The LCFS regulates the carbon intensity of on-road transport fuel consumed in California. As of 2019, aviation fuel is eligible under the program as an opt-in fuel. That means that refiners are not required to reduce the carbon intensity of jet kerosene by co-processing alternative fuel or purchasing credits. Instead, alternative aviation fuel (i.e., SAF) producers can generate and sell LCFS credits to obligated parties for revenue. Current LCFS policy design hasn’t done much to support the uptake of SAF in-state. SAF made up only 8 million gallons, comprising 0.3% of LCFS credits sold in 2021 in California. Part of the reason for this sluggish growth is because existing renewable diesel production is more lucrative. Renewable diesel and SAF are typically produced as co-products at biorefineries from the same raw materials and producing more SAF can require reconfiguring those refineries and reducing their renewable diesel yields. If SAF blending commitments are only voluntary, then why would refiners bother?
Voluntary commitments like the SAF Grand Challenge and existing LCFS program have shown to be insufficient measures to overcome SAF’s cost barriers. Some proponents argue that obligating aviation under renewable fuel policies could have better outcomes. Expanding the LCFS to regulate both on-road and aviation fuel could accelerate the production of SAF but, as it turns out, not by much. At a recent LCFS workshop, CARB explored the option of obligating California’s intra-state aviation fuel consumption—flights that begin and end in California. However, recent ICCT research estimates that expanding the coverage of the LCFS to aviation fuels consumed for intra-state flights will barely move the needle on deficits in the LCFS program. The report estimates that by 2030, intra-state aviation would only generate approximately 300,000 tonnes of LCFS deficits; by contrast, the overall size of the LCFS program already reached 20 million tonnes of credits in 2021. Extrapolating from today’s average SAF carbon intensity in California, that would necessitate approximately 50 million gallons of SAF in 2030—far lower than the volumes envisioned by California’s governor and legislature.
If voluntary measures can’t cut it, then policymakers can turn to mandates. In policy terms, mandates are “sticks” and can face obstacles such as industry pushback or legal opposition. Even though a bill like AB1322 made it through California’s legislature, mandating the quantity of SAF that must be consumed on intra-state travel runs the risk of federal pre-emption. A familiar example of the power of pre-emption was the Trump Administration’s rollback of fuel economy standards in its 2018 SAFE Act.

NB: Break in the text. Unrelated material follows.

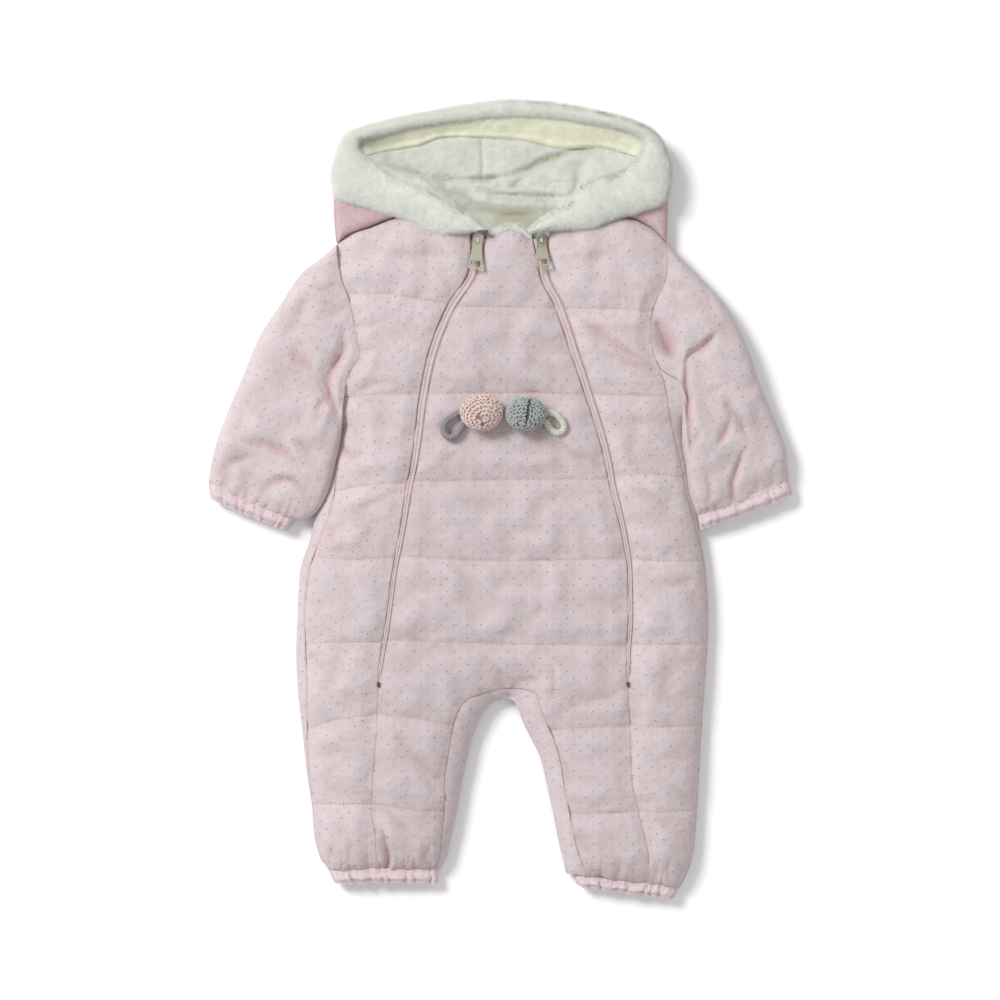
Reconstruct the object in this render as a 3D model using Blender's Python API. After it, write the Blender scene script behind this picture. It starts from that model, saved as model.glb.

Although some policymakers may want to avoid the headache of legal challenges, there are several workarounds. Though the Clean Air Act preempts states’ abilities to regulate aircraft emissions, the role of states on regulating fuels’ life-cycle GHG emissions is far more ambiguous. LCFS’s for the road sector have also overcome legal scrutiny in California and Oregon, and it may be possible to expand the obligation to a greater share of aviation fuels, such as for all domestic flights.

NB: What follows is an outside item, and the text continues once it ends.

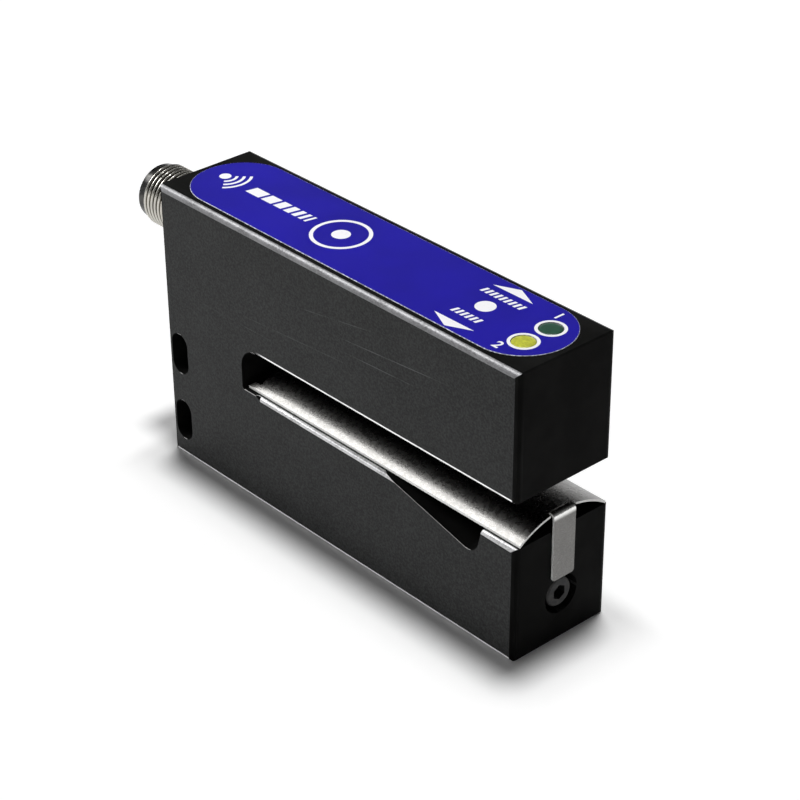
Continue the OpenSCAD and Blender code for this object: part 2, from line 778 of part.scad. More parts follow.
module contact_places() {
    for (i = [0 : contact_count - 1]) rotate([0, 0, 45 + i * 360 / contact_count])
        translate([contact_circle_d / 2, 0, 0]) children();
}

module connector_insert() {
    rib_w = 0.9;
    rib_h = 0.7;
    color([0.1, 0.1, 0.1]) on_connector() difference() {
        union() {
            translate([0, 0, insert_seat]) cylinder(d = socket_d - 2 * fit_gap, h = insert_head_l);
            translate([0, 0, -rear_wall]) cylinder(d = insert_tail_d, h = rear_wall + insert_seat + cut);
            translate([socket_d / 2 - fit_gap - rib_h, -rib_w / 2, socket_floor - cut])
                cube([rib_h - 0.1, rib_w, socket_depth - contact_recess + cut]);
        }
        contact_places() translate([0, 0, -rear_wall - cut])
            cylinder(d = contact_d + 2 * fit_gap, h = rear_wall + socket_floor + 2 * cut);
    }
}

module contact_pins() {
    back = -rear_wall - connector_board_gap;
    tip = shell_reach - contact_recess - contact_d / 2;
    color([0.85, 0.7, 0.35]) on_connector() contact_places() {
        translate([0, 0, back]) cylinder(d = contact_d, h = tip - back);
        translate([0, 0, tip]) sphere(d = contact_d);
    }
}

module shell_seal() {
    color([0.1, 0.1, 0.1]) on_connector(-seal_groove / 2) rotate_extrude()
        translate([seal_mean_d / 2, 0]) circle(d = seal_section_d);
}

module connector_board() {
    height = top_board_z - connector_board_drop - main_board_z;
    width = middle_w - 2 * board_gap;
    color([0.1, 0.35, 0.2]) translate([connector_board_x, -width / 2, main_board_z])
        cube([connector_board_t, width, height]);
}

module link_pins() {
    row_start = (0.5 - contact_count / 2) * header_pitch - header_pin_w / 2;
    color([0.85, 0.7, 0.35]) for (i = [0 : contact_count - 1])
        translate([connector_board_x + connector_board_t, row_start + i * header_pitch, 0])
            translate([0, 0, top_board_z - link_pin_l]) cube([header_pin_w, header_pin_w, link_pin_l]);
}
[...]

Without clear federal guidance, it may appear that the state government’s ability to jumpstart the California SAF industry is at a standstill. But let’s not forget about the “carrot”, the flipside of the policy “stick”. Positive incentives may be the best method for building out a SAF industry hub in California. This may come in the form of upfront grants or guaranteed revenue streams once the project breaks ground. The LCFS itself could act as a mechanism for investing in nascent technologies such as second-generation biofuels or zero-emission planes.
In California, several complementary measures are available to support SAF scaleup. These include low-interest loans for SAF development funded through the state Infrastructure Bank or Treasury Office and offtake agreements between SAF producers and buyers to ensure future price stability. Other measures include imposing a levy on conventional jet fuel consumption and reinvesting funds into research and development programs for SAF. It’s clear that there’s no foolproof solution to meeting the state’s aviation decarbonization goals and, ultimately, the federal government’s ambition for carbon neutrality. A combination of carrots and sticks will be necessary to build an early market for SAF in California and translate lessons learned to other states.